There is some ambivalence, at least for me, in identifying the fatal flaw or crime of the tragic hero in this play. (It will be much clearer in Antigone.) Oedipus is indeed guilty of murdering his father and marrying his mother – terrible crimes, to be sure – but he did both unknowingly, and to his knowledge had every right to kill (in self defense) and marry. I think his fatal flaw is at least shared by his parents: the crime was in trying to avoid the predestined fate assigned them all by the gods. This you can’t do! One wonders, if Oedipus had been raised at home, how these things would have come to pass; clearly differently, as he would have known his parents. Presumably he would have been more at fault. But at any rate, the point is made that it is futile to avoid the fate assigned you by the gods. Perhaps his limited responsibility here is what earns Oedipus a somewhat reduced sentence – of which, more in the next installment.

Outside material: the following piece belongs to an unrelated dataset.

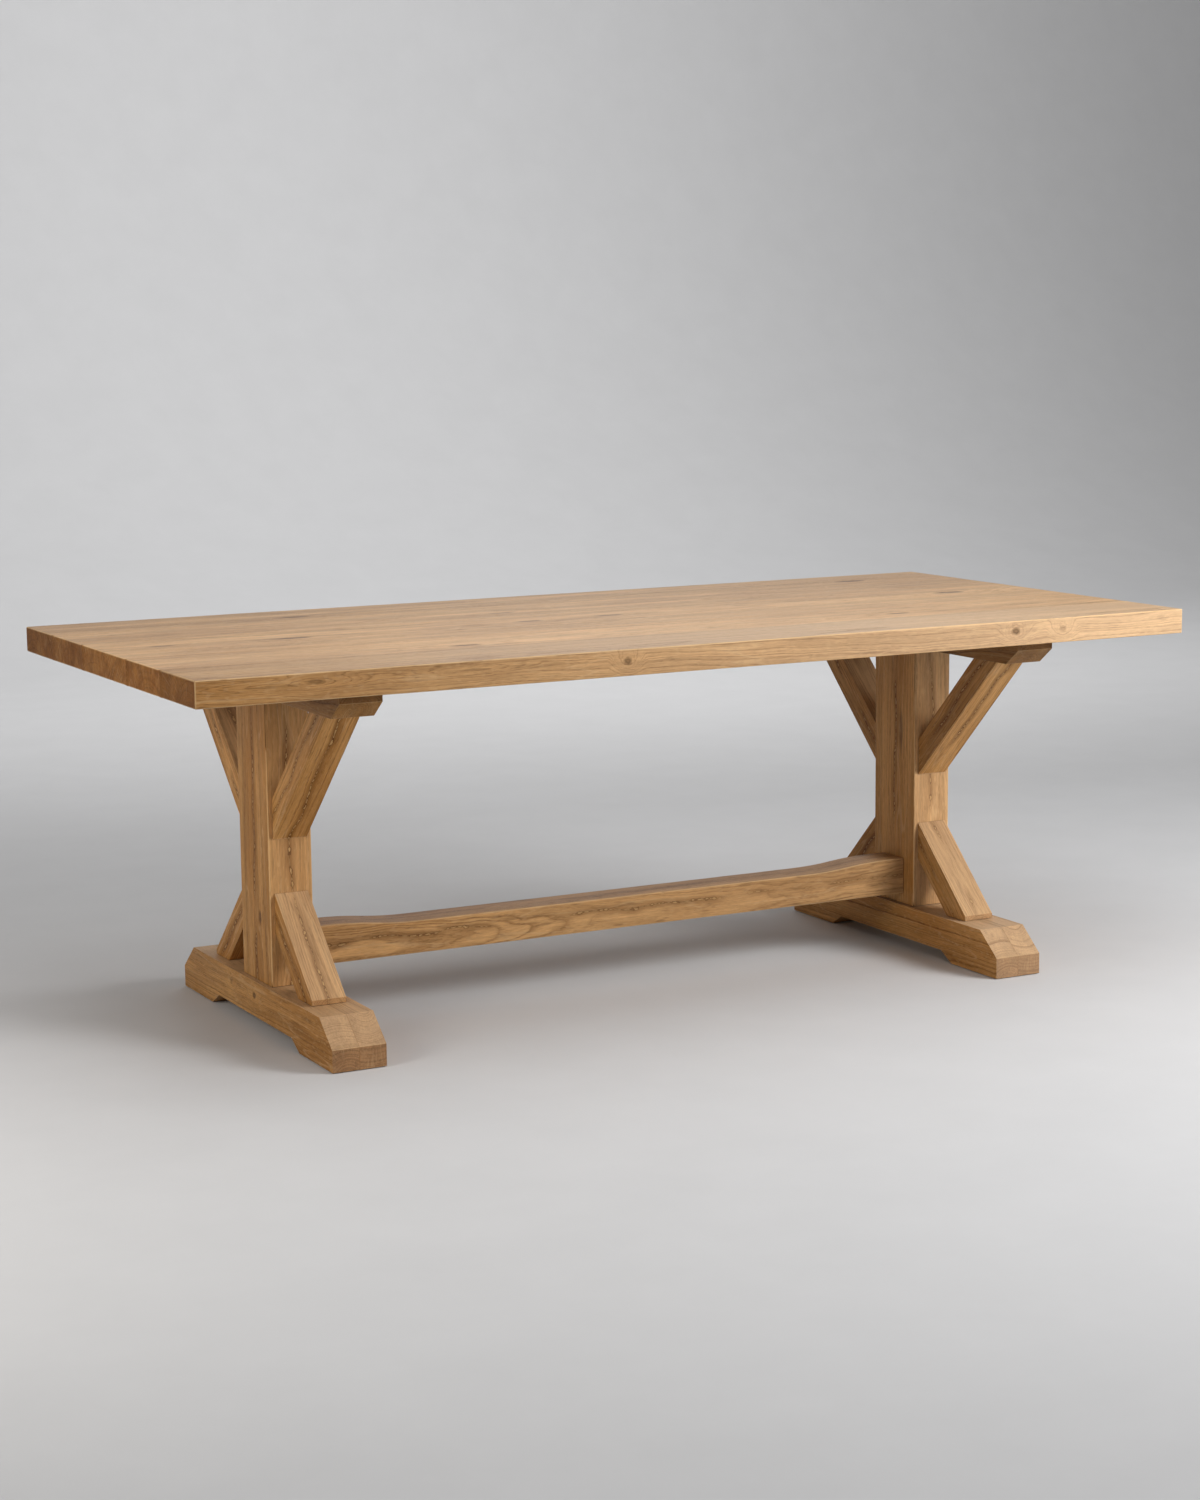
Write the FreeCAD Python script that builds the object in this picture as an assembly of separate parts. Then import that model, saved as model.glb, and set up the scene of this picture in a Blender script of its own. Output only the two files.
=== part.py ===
import FreeCAD, Part
import math
import os

# A trestle dining table in solid oak: a thick top glued up from boards, two trestles and one stretcher.
# Each trestle is a foot, a post and a bearer, stiffened by four diagonal braces.
# Millimetres. +X runs along the table to the right, +Y to the rear, +Z up.
# The origin is on the floor, under the middle of the table.

# ---------- driving dimensions ----------

# overall
table_height = 760.0
top_length = 2150.0
trestle_spacing = 1484.0  # between the middles of the two trestles

# top
board_widths = (182.0, 188.0, 260.0, 190.0, 180.0)  # front to rear
top_thickness = 51.0
top_arris = 2.0  # radius of the eased edges round the top
tongue_thickness = 10.0
tongue_width = 36.0
tongue_end_gap = 60.0  # the grooves stop this far from the ends of the boards

# feet
foot_length = 800.0
foot_width = 110.0
foot_height = 94.0
foot_bevel_run = 60.0
foot_bevel_drop = 50.0
pad_length = 165.0
relief_height = 22.0
relief_slope = 38.0

# posts
post_thickness = 90.0  # along X
post_width = 155.0  # along Y

# bearers
bearer_length = 890.0
bearer_width = 86.0
bearer_height = 50.0
bearer_end_height = 19.0
bearer_undercut = 41.0

# braces
brace_thickness = 70.0  # along X
brace_depth = 57.0  # square across the brace, seen from the end of the table
brace_angle = math.radians(44.0)  # above the floor
lower_brace_run = 109.0  # from the post to the inner edge, along the foot
lower_brace_toe = 11.0  # square toe on the foot
upper_brace_run = 202.5  # from the post to the inner edge, along the bearer

# stretcher
stretcher_clearance = 118.0  # from the floor to its underside
stretcher_thickness = 80.0  # along Y
stretcher_middle_height = 67.0
stretcher_end_height = 79.0
stretcher_land = 42.0  # level stretch of its upper edge beside each post
stretcher_ogee = 200.0  # length of the double curve between the land and the middle

# wood joints
arris = 2.0  # radius of the eased long edges of the trestles
mortise_gap = 1.0  # glue room past the end of each tenon
tenon_root = 1.0  # how far a tenon reaches back into its own piece, to join with it
post_tenon_thickness = 36.0
post_tenon_width = 105.0
foot_tenon_length = 48.0
bearer_tenon_length = 30.0
stretcher_tenon_width = 40.0
stretcher_tenon_height = 50.0
stretcher_tenon_length = 25.0
loose_tenon_thickness = 12.0
loose_tenon_width = 40.0
loose_tenon_length = 44.0
tenon_chamfer = 1.5

# fixings
hole_clearance = 0.1  # all round each metal part in its hole
stud_radius = 5.0
stud_wood_length = 45.0  # screwed into the post
stud_bore_radius = 5.75
pocket_distance = 60.0  # from the post to the pocket in the stretcher
pocket_length = 37.0
pocket_width = 30.0
pocket_roof = 15.0  # above the stud
plate_washer_size = 26.0
plate_washer_thickness = 3.0
nut_width = 17.0  # across flats
nut_height = 8.0
stud_end_past_nut = 6.0
top_screw_places = (180.0, 381.0)  # from the middle of the bearer
top_screw_radius = 4.0
top_screw_length = 50.0
top_screw_head_radius = 6.5
top_screw_head_height = 8.0
hex_key_width = 6.0
hex_key_depth = 4.0
top_washer_radius = 12.0
top_washer_thickness = 2.0
counterbore_radius = 16.0
counterbore_depth = 20.0
slot_width = 9.0
slot_travel = 6.0  # how far the top can move over the bearer, across the boards
insert_radius = 6.0
insert_length = 20.0
insert_flange_radius = 8.0
insert_flange_thickness = 1.6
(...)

I enjoyed this play for its feeling. The characters are passionate, emotional, and all of this is well evoked by the somewhat dramatic (but this is drama, after all!) but very understandable language. I think Fitzgerald’s translation is excellent; I find it moving, and the atmosphere of building doom and foreboding is exquisite.

Coming up: the next two plays.


Rating: 7 places where 3 roads meet.